All three variants can be protected quite well via authorizations, so log deletion can be prevented by strictly controlling these authorizations.
Anyway high-privileged users – e.g. emergency users – still have access, so I suggest also implementing the SPTH-protection described in variant 2. 💡 It provides a good additional line of defense around the log files.
Please keep in mind that you should also take care of protecting table SPTH itself… 💡
Apart from the “access”-perspective, organizational measures should be implemented to make sure that malicious code – like to one above is – checked (and rejected) before a transport to production takes place!
There is a new option for deleting the SAL that comes up with the possibility to store the SAL data in the database. Deleting table RSAU_BUF_DATA, programmatically, via SE14 or via transport request!
Thanks, Thomas – that’s very helpful information!
(didn’t expect anything else from Onapsis 🙂 )
we have benefited from your articles a lot of times. Always very detailed and transparent explanations.
The risks that are associated with transport requests are always underestimated…
Until 7.31, SAP customers running SAP on MSSQL were at risk of deleting the production database with just one object entry in a transport. And even in higher versions, it is possible – not anymore immediately during the import of the transport request but delayed and executed by a clueless admin.
thank you for this insights on log protection and possible ways to delete.
In the first option, you mentioned the minimum age of files to be erased is 3 days. Where can i check this? In my case when I see in SM18, the period is set as 30.
However i see a weird behavior that audit file less than 3 days are no available to view.
Same is the case with system log.
Now, I am trying to check, where can I check the settings for the security audit log files deletion.
When I check in AL11, I see only three files for the last three days.
Any suggestion/feedback will be very helpful.
transaction SM18 calls report RSAUPURG and in that report, the function module RSAU_CLEAR_AUDIT_LOG is called to perform the actual file deletion.

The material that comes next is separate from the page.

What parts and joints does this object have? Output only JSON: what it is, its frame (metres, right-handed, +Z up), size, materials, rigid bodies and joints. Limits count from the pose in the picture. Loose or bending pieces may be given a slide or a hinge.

The 3-day limit is a hard-coded in the program code of the FM:
I came across your blog on recherche about the topic. And thanks to you, I got aware about the 3rd variant. I’m thinking and currently testing a more in depth defense. Imho SM18 is a design weekness in general. A OS cron job can provide the functionality of archiving and deleting at least as good as or even better. I’m testing to write the SAL to an NFS share where I can use NFSv4 ACL’s to prohibit only deletion by admins. This is still not perfect because files can be altered by admins, but deletion is not possible anymore and the protection can be achieved without special licenses or hardware. Of course SM18 can’t be used either, which as a downside might be critizised by audit, because deletion is not logged in SAP.
What’s your opinion about it? Is the additional protection worth the effort?
good point – here are my two cents:
As long as the SAL files are in the reach of the SAP application (i.e. accessible by the SIDadm), it’s hard to come close to a perfect protection level.
First, there are always several ways to get things done in SAP and all of them need to be taken care of (as outlined in the article). Secondly, you simply cannot get rid of (few) users with very extensive authorizations (e.g. DDIC)… you can try to limit their auths or lock them until they’re needed, but in the end there will be a residual risk. You can mitigate that risk (logging, someone watching the admin physically …), but there will be no doubtless, 100%-security.
To be clear: for almost all circumstances that’s fine.
After having cleaned up the authorizations and mitigated the residual risks, you should ask yourself: do I really need 100% at the cost of additional complexity and (most probably) additional security headaches?
If your answer is yes, then what you described sounds fine.
The important aspects are imho: adjust file access rights, so that the SIDadm and all other SAP-related users are prohibited from doing anything but “read” on the SAL files. It is not really necessary to copy the files to another location, as long as the file permissions are set correctly. If the other location is on another server (with other security settings, users …), you might even run into new problems…
Concerning the deletion and the missing log: you could make the script write comprehensive log entries to the syslog and make sure that the syslog is stored in a safe place (protected log-directory or – preferably – a central log server).
If in doubt, I’d suggest you prepare a solution and ask an IT auditor for his opinion; usually those people are eager to help! Just don’t ask audit, what to do – the role of audit does not include making design decisions…
Hope that helps,
Maybe set the
suid-flag on files?
Can you give more details or an example?
This is by far the most clear, insightful discussion of this topic I’ve ever read. Excellent work, Daniel!